## [GIVEN REQUEST]
Everything from the line with "node = cad_parts[name]" through the line with "ROOM_STRENGTH = 4.0" should be repeated exactly, both of those lines included, and nothing else.

## [DATA PROVIDED]
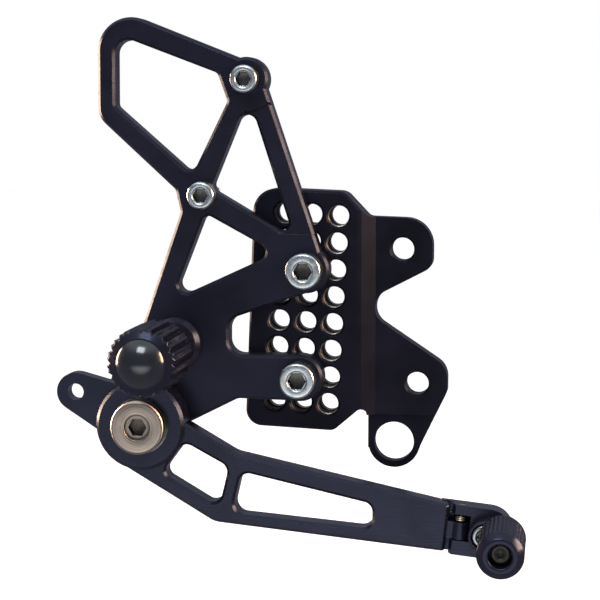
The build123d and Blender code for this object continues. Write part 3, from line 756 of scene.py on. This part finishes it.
class REARSET_OT_nuts(bpy.types.Operator):
    """Make the two hexagon nuts behind the hanger"""
    bl_idname = "rearset.nuts"
    bl_label = "Nuts"

    def execute(self, context):
        nuts = (("peg_nut", "peg_locknut", 4 * MM), ("pivot_nut", "pivot_locknut", 5 * MM))
        for name, node, bore in nuts:
            low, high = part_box(node)
            back, front = levels_of(node)
            profile = nut_profile(bore + THREAD_GAP, (high.z - low.z) / 2, back, front)
            obj = turned(name, axis_of(node), profile, 48, True)
            obj.data.materials.append(bpy.data.materials["zinc_plate_finish"])
            settle(obj, "bracket", "zinc_steel", node)
        return {"FINISHED"}


class REARSET_OT_tapped_holes(bpy.types.Operator):
    """Cut a thread into each open hole of the adapter's grid"""
    bl_idname = "rearset.tapped_holes"
    bl_label = "Tapped holes"

    def execute(self, context):
        sizes = context.scene.rearset_screws
        upper, lower = (Vector(axis) for axis in pair_of("hanger_bolts", sizes.m8_head))
        row = (upper - lower) / sizes.hole_pitch
        column = Vector((row.y, -row.x))
        middle = (upper + lower) / 2
        mesh = bmesh.new()
        for i in (-1, 0, 1):
            for j in range(-3, 5):
                if i == 0 and abs(j) == sizes.hole_pitch // 2:
                    continue
                spot = middle + column * i + row * j
                mesh.verts.new((spot.x, -0.7 * MM, spot.y))
        bare = bpy.data.materials["bare_thread_finish"]
        obj = shaped(made("grid_threads", mesh), tapping_tree(), bare, {
            "Hole Radius": M8[0] + 0.12 * MM, "Depth": sizes.block_face - 1.9 * MM, "Pitch": M8[1],
            "Ridge": 0.42 * MM})
        settle(obj, "bracket", "black_anodised")
        return {"FINISHED"}


# Pegs

class REARSET_OT_foot_peg(bpy.types.Operator):
    """Make the fluted and toothed foot peg"""
    bl_idname = "rearset.foot_peg"
    bl_label = "Foot peg"

    def execute(self, context):
        sizes = context.scene.rearset_grips
        back, front = levels_of("peg_body")
        radius = sizes.grip_radius
        start, chamfer = front - sizes.grip_length, front - 2.4 * MM
        neck, collar, rim, bore, hole = 8 * MM, 10 * MM, 8.8 * MM, 7 * MM, 4.25 * MM
        floor, lead, steps = front - 28 * MM, 0.3 * MM, 7
        step = sizes.tooth_pitch / 4
        slope = [(rim + (radius - rim) * i / steps, front - (front - chamfer) * i / steps, 0)
                 for i in range(steps)]
        grip = rows(radius, chamfer, start + 0.8 * MM, step)
        shoulder = [(radius - 0.6 * MM, start, 0), (radius - 1.5 * MM, start - 0.62 * MM, 0)]
        rear = [(neck, start - 2.5 * MM, 0), (neck, back + 5 * MM, 0), (collar, back + 3 * MM, 0),
                (collar, back, 0), (hole, back, 0), (hole, floor, 0), (bore, floor, 0),
                (bore, front - lead, 0), (bore + lead, front, 0)]
        profile = slope + grip + shoulder + softened(shoulder[-1:] + rear, 0.4 * MM)[1:]
        axis = axis_of("peg_cap")
        obj = turned("foot_peg_grip", axis, profile, sizes.flutes * 20, True)
        obj = shaped(obj, grip_tree(), bpy.data.materials["peg_anodised_finish"], {
            "Axis X": axis[0], "Axis Z": axis[1], "Grip Radius": radius, "Grip Start": start + 1.2 * MM,
            "Grip End": chamfer + 0.5 * MM, "Flutes": float(sizes.flutes),
            "Flute Depth": sizes.flute_depth, "Dip Depth": sizes.dip_depth,
            "Tooth Pitch": sizes.tooth_pitch, "Tooth Depth": sizes.tooth_depth})
        settle(obj, "bracket", "peg_anodised", "peg_body")
        return {"FINISHED"}


class REARSET_OT_peg_dome(bpy.types.Operator):
    """Make the smooth domed plug in the foot peg's end"""
    bl_idname = "rearset.peg_dome"
    bl_label = "Peg dome"

    def execute(self, context):
        low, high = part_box("peg_cap")
        back, apex = levels_of("peg_cap")
        radius, rise, plug, steps = (high.x - low.x) / 2, 4 * MM, 6.98 * MM, 28
        ball = (radius ** 2 + rise ** 2) / (2 * rise)
        edge = math.asin(radius / ball)
        angles = [edge * i / steps for i in range(steps)]
        dome = [(ball * math.sin(angle), apex - ball + ball * math.cos(angle), 0) for angle in angles]
        rest = [(radius, apex - rise, 0), (plug, apex - rise, 0), (plug, back, 0), (0, back, 0)]
        profile = dome[:-1] + softened(dome[-1:] + rest, 0.3 * MM)
        obj = turned("peg_dome", axis_of("peg_cap"), profile, 96)
        obj.data.materials.append(bpy.data.materials["cap_black_finish"])
        settle(obj, "bracket", "cap_black", "peg_cap")
        return {"FINISHED"}


class REARSET_OT_toe_peg(bpy.types.Operator):
    """Make the toe peg with its square knurl"""
    bl_idname = "rearset.toe_peg"
    bl_label = "Toe peg"

    def execute(self, context):
        sizes = context.scene.rearset_grips
        low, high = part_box("toe_peg")
        back, front = levels_of("toe_peg")
        radius, chamfer = (high.x - low.x) / 2, 2.2 * MM
        counterbore, depth, hole, lead = 4.2 * MM, 8.0 * MM, 2.2 * MM, 0.3 * MM
        face = [(counterbore, front - lead, 0), (counterbore + lead, front, 0),
                (radius - chamfer, front, 0), (radius, front - chamfer, 0)]
        barrel = rows(radius, front - chamfer - 0.1 * MM, back + 0.5 * MM, sizes.knurl_pitch / 6)
        rear = [(radius - 0.5 * MM, back, 0), (hole, back, 0), (hole, front - depth, 0),
                (counterbore, front - depth, 0)]
        profile = softened(face + barrel[:1])[:-1] + barrel + rear
        axis = axis_of("toe_peg")
        obj = turned("toe_peg_knurled", axis, profile, sizes.knurl_round * 6, True)
        obj = shaped(obj, knurl_tree(), bpy.data.materials["peg_anodised_finish"], {
            "Axis X": axis[0], "Axis Z": axis[1], "Knurl Radius": radius, "Knurl Start": back + 1.2 * MM,
            "Knurl End": front - chamfer - 0.4 * MM, "Teeth Round": float(sizes.knurl_round),
            "Tooth Pitch": sizes.knurl_pitch, "Tooth Depth": sizes.knurl_depth})
        settle(obj, "toe_link", "peg_anodised", "toe_peg")
        return {"FINISHED"}


# Finishes

class REARSET_OT_finishes(bpy.types.Operator):
    """Make the materials and give the carried-over plates, bearings and spring theirs"""
    bl_idname = "rearset.finishes"
    bl_label = "Finishes"

    def execute(self, context):
        colours = context.scene.rearset_finishes
        block = anodised("black_anodised_block", colours, 0.36, gloss=0.32)
        plate = anodised("black_anodised", colours, 0.33)
        arm = anodised("black_anodised_arm", colours, 0.27, tool_turn=math.radians(80), gloss=1.5)
        anodised("peg_anodised", colours, 0.22, grain=0.12 * MM, gloss=1.2)
        moulded("cap_black", (0.0025, 0.0030, 0.0045), (0.0050, 0.0060, 0.0085), 0.16, gloss=0.8)
        plated("zinc_plate", colours.zinc_cool[:], colours.zinc_warm[:], 0.24)
        plated("black_oxide", (0.010, 0.010, 0.012), (0.030, 0.028, 0.028), 0.34, metallic=0.6)
        plated("bare_thread", (0.20, 0.17, 0.15), (0.42, 0.37, 0.33), 0.38)
        turned_steel("turned_steel", axis_of("pivot_bolt"), colours)
        polished = plated("bearing_steel", (0.55, 0.56, 0.58), (0.70, 0.71, 0.72), 0.16)
        sprung = plated("spring_steel", (0.50, 0.40, 0.24), (0.78, 0.66, 0.44), 0.24)
        seal = moulded("seal_rubber", (0.006, 0.006, 0.006), (0.016, 0.015, 0.014), 0.55)
        wearers = {
            block: ("adapter_plate",),
            plate: ("hanger_plate",),
            arm: ("brake_pedal", "tip_block", "toe_link"),
            polished: ("bearing_inner_rings", "bearing_outer_rings", "bearing_balls", "pivot_spacers"),
            sprung: ("fold_spring", "fold_pin"),
            seal: ("bearing_seals",),
        }
        for material, nodes in wearers.items():
            for name in nodes:
                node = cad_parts[name]
                node.data.materials.clear()
                node.data.materials.append(material)
        return {"FINISHED"}


# Stage

def area_light(name, place, aim, size, colour, power):
    """A rectangular light that shines at a point and isn't seen itself."""
    light = bpy.data.lights.new(name, "AREA")
    light.shape = "RECTANGLE"
    light.size, light.size_y = size
    light.color = colour
    light.energy = power
    obj = bpy.data.objects.new(name, light)
    obj.location = place
    obj.rotation_euler = (aim - place).to_track_quat("-Z", "Y").to_euler()
    obj.visible_camera = False
    bpy.context.scene.collection.objects.link(obj)


# The dim room that shiny surfaces see: its colour at each height, from straight down to straight up
ROOM = (
    (-1.00, (0.070, 0.072, 0.090)),
    (-0.13, (0.050, 0.053, 0.072)),
    (0.00, (0.045, 0.048, 0.066)),
    (0.55, (0.060, 0.066, 0.088)),
    (0.80, (0.22, 0.24, 0.27)),
)

ROOM_STRENGTH = 4.0

# A pale board low in front: the heights and the directions outboard over which it fades in, and its colour
BOARD_HEIGHTS = (-0.13, -0.26)
BOARD_DIRECTIONS = (-0.74, -0.93)
BOARD_COLOUR = (0.52, 0.52, 0.54)

WHITE = (1.0, 1.0, 1.0, 1)
BACKDROP_STRENGTH = 1.0
FILL_STRENGTH = 1.35

# Each light: its name, its place from the object's middle, its size, its colour and the setting for its power
LIGHTS = (
    ("overhead", (-0.08, -0.55, 0.62), (0.36, 0.30), (0.86, 0.93, 1.0), "key"),
    ("right_strip", (0.62, -0.09, 0.17), (0.16, 0.36), (1.0, 0.66, 0.42), "warm"),
    ("left_strip", (-0.58, 0.15, 0.07), (0.14, 0.34), (1.0, 0.70, 0.46), "warm"),
)


def studio_world(name):
    """A white surround, which shiny surfaces see as a dim room, brighter overhead and low in front."""
    world = bpy.data.worlds.new(name)
    world.use_nodes = True
    sky = Wiring(world.node_tree)
    sky.tree.nodes.clear()
    direction = sky.node("ShaderNodeTexCoord").outputs["Generated"]
    split = sky.node("ShaderNodeSeparateXYZ", {"Vector": direction}).outputs
    room = sky.node("ShaderNodeValToRGB", {"Fac": sky.ramp(split["Z"], -1.0, 1.0)})
    elements = room.color_ramp.elements
    for level, _ in ROOM[1:-1]:
        elements.new((level + 1) / 2)
    for element, (level, colour) in zip(elements, ROOM):
        element.position = (level + 1) / 2
        element.color = (*colour, 1)
    low, ahead = sky.ramp(split["Z"], *BOARD_HEIGHTS), sky.ramp(split["Y"], *BOARD_DIRECTIONS)
    board = sky.math("MULTIPLY", low, ahead)
    glow = sky.blend(board, room.outputs[0], BOARD_COLOUR)
    seen, fill, backdrop = (
        sky.node("ShaderNodeBackground", {"Color": colour, "Strength": strength}).outputs[0]
        for colour, strength in ((glow, ROOM_STRENGTH), (WHITE, FILL_STRENGTH), (WHITE, BACKDROP_STRENGTH)))
    rays = sky.node("ShaderNodeLightPath").outputs
    lit = sky.node("ShaderNodeMixShader", {0: rays["Is Glossy Ray"], 1: fill, 2: seen}).outputs[0]
    whole = sky.node("ShaderNodeMixShader", {0: rays["Is Camera Ray"], 1: lit, 2: backdrop}).outputs[0]
    sky.node("ShaderNodeOutputWorld", {"Surface": whole})
    return world


def floor_finish(tone):
    """A plain pale painted board with a faint unevenness."""
    paint = Paint("floor_board")
    darker = tuple(0.97 * c for c in tone)
    paint.put(paint.shader.inputs["Base Color"], paint.blend(paint.noise(0.3, 2.0), darker, tone))
    paint.put(paint.shader.inputs["Roughness"], paint.ramp(paint.noise(0.05, 3.0), 0.3, 0.7, 0.75, 0.85))
    return paint.material


class REARSET_OT_stage(bpy.types.Operator):
    """Lay the floor, hang the lights and set the camera"""
    bl_idname = "rearset.stage"
    bl_label = "Stage"

    def execute(self, context):
        stage = context.scene.rearset_stage
        low, high = CAD_BOX
        middle = (low + high) / 2
        mesh = bmesh.new()
        bmesh.ops.create_circle(mesh, cap_ends=True, radius=5.0, segments=96)
        floor = made("floor", mesh)
        floor.data.transform(Matrix.Translation((middle.x, middle.y, low.z - stage.floor_gap)))
        floor.data.materials.append(floor_finish(stage.floor_tone[:]))
        floor.visible_glossy = False

        for name, offset, size, colour, power in LIGHTS:
            area_light(name, middle + Vector(offset), middle, size, colour, getattr(stage, power))
        context.scene.world = studio_world("studio")
        context.scene.view_settings.view_transform = "Standard"

        data = bpy.data.cameras.new("camera")
        data.lens = stage.lens
        camera = bpy.data.objects.new("camera", data)
        camera.location = stage.camera_place
        target = Vector((middle.x, 0.0, middle.z - stage.aim_drop))
        camera.rotation_euler = (target - camera.location).to_track_quat("-Z", "Y").to_euler()
        context.scene.collection.objects.link(camera)
        context.scene.camera = camera
        return {"FINISHED"}


class REARSET_PT_panel(bpy.types.Panel):
    """The rear-set's makers and their settings"""
    bl_idname = "REARSET_PT_panel"
    bl_label = "Rear-set"
    bl_space_type = "VIEW_3D"
    bl_region_type = "UI"
    bl_category = "Rear-set"

    def draw(self, context):
        for operator in OPERATORS:
            self.layout.operator(operator.bl_idname)
        for name, group in SETTINGS.items():
            box = self.layout.box()
            box.label(text=group.__doc__)
            for field in group.__annotations__:
                box.prop(getattr(context.scene, name), field)


OPERATORS = (
    REARSET_OT_finishes,
    REARSET_OT_screws,
    REARSET_OT_pivot,
    REARSET_OT_nuts,
    REARSET_OT_tapped_holes,
    REARSET_OT_foot_peg,
    REARSET_OT_peg_dome,
    REARSET_OT_toe_peg,
    REARSET_OT_stage,
)


def register():
    for group in SETTINGS.values():
        bpy.utils.register_class(group)
    for operator in OPERATORS:
        bpy.utils.register_class(operator)
    bpy.utils.register_class(REARSET_PT_panel)
    for name, group in SETTINGS.items():
        setattr(bpy.types.Scene, name, bpy.props.PointerProperty(type=group))


def unregister():
    for name in SETTINGS:
        delattr(bpy.types.Scene, name)
    bpy.utils.unregister_class(REARSET_PT_panel)
    for operator in reversed(OPERATORS):
        bpy.utils.unregister_class(operator)
    for group in SETTINGS.values():
        bpy.utils.unregister_class(group)


def main():
    """Make everything in order."""
    register()
    bpy.ops.rearset.finishes()
    bpy.ops.rearset.screws()
    bpy.ops.rearset.pivot()
    bpy.ops.rearset.nuts()
    bpy.ops.rearset.tapped_holes()
    bpy.ops.rearset.foot_peg()
    bpy.ops.rearset.peg_dome()
    bpy.ops.rearset.toe_peg()
    bpy.ops.rearset.stage()


if __name__ == "__main__":
    main()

## [ANSWER TO THIS TASK]
                node = cad_parts[name]
                node.data.materials.clear()
                node.data.materials.append(material)
        return {"FINISHED"}


# Stage

def area_light(name, place, aim, size, colour, power):
    """A rectangular light that shines at a point and isn't seen itself."""
    light = bpy.data.lights.new(name, "AREA")
    light.shape = "RECTANGLE"
    light.size, light.size_y = size
    light.color = colour
    light.energy = power
    obj = bpy.data.objects.new(name, light)
    obj.location = place
    obj.rotation_euler = (aim - place).to_track_quat("-Z", "Y").to_euler()
    obj.visible_camera = False
    bpy.context.scene.collection.objects.link(obj)


# The dim room that shiny surfaces see: its colour at each height, from straight down to straight up
ROOM = (
    (-1.00, (0.070, 0.072, 0.090)),
    (-0.13, (0.050, 0.053, 0.072)),
    (0.00, (0.045, 0.048, 0.066)),
    (0.55, (0.060, 0.066, 0.088)),
    (0.80, (0.22, 0.24, 0.27)),
)

ROOM_STRENGTH = 4.0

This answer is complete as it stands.